Both companies integrated what will be the first of several models with Oyika’s battery swap system for their foray into SEA, and the bikes are currently being homologated (certified for road use) in Indonesia.
However, Covid-19 has brought about a whole new set of challenges, such as causing significant disruptions to their expansion plans.
“We encountered months of lockdowns in Indonesia, supply chain disruptions causing delivery delays of our batteries, swap stations and electric motorbikes. Despite all the challenges, we (have) made good progress (and) established a strong network of partners, both domestically and internationally,” said Jinsi.
The pandemic has also delayed its fundraising plans, in which it targeted to raise US$100 million to roll out 30,000 power subscription plans with electric motorbike bundles across Indonesia.
Regardless, Oyika managed to secure Green Bond Certification for its operations in Indonesia with the support of the Asian Development Bank, which enables them to raise Green Bond for their expansion there.
“This also means that motorbikes powered by Oyika batteries are eligible for green finance. This is a milestone for us and a powerful statement. We can track our batteries from their inception to their second life use in energy storage systems (ESS) and final decommissioning, where they are sent for recycling,” he added.
Oyika is helping to build EV charging stations in S’pore
Singapore has been very vocal about its plans to phase out Internal Combustion Engine (ICE) vehicles by 2040.
As part of this ambition, it is ramping up efforts to build 60,000 EV charging stations in Singapore by 2030, up from the initial target of 28,000.
Oyika is actually one of two consortiums that have been awarded tender by the Urban Redevelopment Authority (URA) to install 600 charging stations in public car parks.
Jinsi expressed that Singapore has the ability to be SEA’s EV capital by leading in EV adoption.
“Norway has about the same population size as Singapore, and they have shown the way forward for the electrification of personal transport,” he said.
“In Norway, an oil-producing country — where the fossil fuel sector contributes 14 per cent of the country’s GDP and government revenue — EVs are able to contribute more than 80 per cent of new car sales.”
He added that while Singapore has only 140,000 motorbikes in Singapore, there are 100,000 Malaysian motorbikes registered for auto-clearance to cross into Singapore. Half that number enter Singapore daily.
Oyika desires to incentivise those bikes entering Singapore to be electric, (but) it requires coordination on both sides of the causeway. That is no mean feat. If that can be achieved, imagine a much quieter and pollution-free causeway, and the well-being of those who travel to and from Johor and Singapore daily.
It will be cheaper for the riders too, regardless of whether they conduct their battery swaps in Singapore or Malaysia.– Jinsi Lee, founder and CEO of Oyika
Ultimately, Oyika aims to lower the barriers to EV adoption in SEA via the bundling of EV charging with EVs on a monthly subscription plan, starting out with electric motorbikes.
Moving forward, it hopes to expand its footprint in Africa as well as expand the use of its batteries to power off-grid homes.
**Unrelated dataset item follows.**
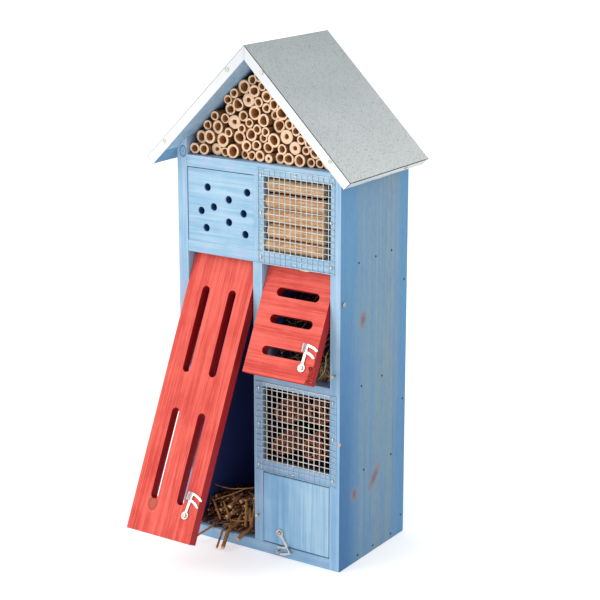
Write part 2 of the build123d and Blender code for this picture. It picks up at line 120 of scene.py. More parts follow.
class MetalSettings(bpy.types.PropertyGroup):
    """Roof sheet, wire, latches and nails."""
    sheet: tint("Sheet", "Galvanised roof sheet", "E0E6E6")
    # painted light: the folds over the front and rear are a brighter, less speckled copy of the sheet
    sheet_fold_painted_light: tint("Sheet folds", "The smooth folds of the roof sheet", "FAFBFC")
    wire_upper: tint("Upper mesh", "Galvanised wire of the upper mesh", "C9D3D8")
    wire_lower: tint("Lower mesh", "Galvanised wire of the lower mesh", "E6E2D6")
    zinc: tint("Zinc", "Bright zinc plate of the latches and staples", "D6D7D7")
    brass: tint("Brass", "Brass of the catch pins and one screw", "CDC5AC")
    sheet_gauge: size("Sheet gauge", "Thickness of the roof sheet", 0.5)
    crinkle: size("Crinkle", "How unevenly the eave folds are hammered over", 0.7)
    wire: size("Wire", "Diameter of the mesh wire", 0.85)
    mesh_pitch: size("Mesh pitch", "Centre to centre of the mesh wires", 6.35)
    staple_wire: size("Staple wire", "Diameter of the staple wire", 1.15)


class FillingSettings(bpy.types.PropertyGroup):
    """Bamboo, logs, cones, brushwood and grass."""
    cane_skin: tint("Cane skin", "Outside of the dried bamboo", "96623A")
    cane_cut: tint("Cane cut", "Fresh sawn wall of the bamboo", "EECDAE")
    cane_bore: tint("Cane bore", "Dry pith inside the bamboo", "DDA064")
    log_light: tint("Log, pale", "Pale wood of the peeled logs", "E2B98E")
    log_deep: tint("Log, dark", "Darker fibres of the peeled logs", "A67A4E")
    cone_scale: tint("Cone scale", "Woody scales of the pine cones", "5E2C1E")
    cone_tip: tint("Cone tip", "Weathered tips of the cone scales", "B67150")
    bark: tint("Bark", "Bark of the twigs", "623F29")
    twig_cut: tint("Twig cut", "Snapped ends of the twigs", "E2C096")
    grass: tint("Grass", "Dry grass", "C2A878")
    twigs: bpy.props.IntProperty(name="Twigs", description="Twigs in the tall bay", default=560, min=1)
    strands: bpy.props.IntProperty(name="Grass strands", description="Strands of grass in the small bay",
                                   default=320, min=1)
    cone_scales: bpy.props.IntProperty(name="Cone scales", description="Scales on each pine cone",
                                       default=96, min=20)


class StageSettings(bpy.types.PropertyGroup):
    """Floor, light and camera."""
    floor: tint("Floor", "Pale floor and backdrop", "F7F7F7")
    floor_glow: bpy.props.FloatProperty(name="Floor glow", default=0.34, min=0,
                                        description="Light that the floor gives by itself")
    sky: bpy.props.FloatProperty(name="Sky", description="Strength of the even light all round",
                                 default=0.86, min=0)
    key: bpy.props.FloatProperty(name="Key light", description="Power of the large light at the front left",
                                 unit="POWER", default=22, min=0)
    floor_size: size("Floor size", "Length of the floor's sides", 60000)
    lens: bpy.props.FloatProperty(name="Lens", description="Focal length of the camera",
                                  unit="CAMERA", default=102.03)
    heading: bpy.props.FloatProperty(name="Heading", subtype="ANGLE", default=0.585,
                                     description="How far the camera stands round to the right")
    dip: bpy.props.FloatProperty(name="Dip", description="How far the camera looks down",
                                 subtype="ANGLE", default=0.2557)


# ---------------------------------------------------------------- nodes and materials
def add(tree, kind, inputs=None, stops=(), **settings):
    """A node with its settings, its colour stops, and its inputs set to values or linked from sockets."""
    made = tree.nodes.new(kind)
    for name, value in settings.items():
        setattr(made, name, value)
    for key, value in (inputs or {}).items():
        if isinstance(value, bpy.types.NodeSocket):
            tree.links.new(value, made.inputs[key])
        else:
            made.inputs[key].default_value = value
    for index, (place, shade) in enumerate(stops):
        elements = made.color_ramp.elements
        element = elements[index] if index < 2 else elements.new(place)
        element.position = place
        element.color = shade if len(shade) == 4 else (*shade, 1)
    return made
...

It noted that there are currently 30 million people in SEA and 600 million in Africa who lack access to electricity.
In fact, it is already conducting trials to prove that its portable batteries — which are charged at a swap station powered by solar at a centralised location — can help power homes.
“(It) is a simpler, cheaper and more scalable alternative to individual solar home systems and micro-grids,” he summed up.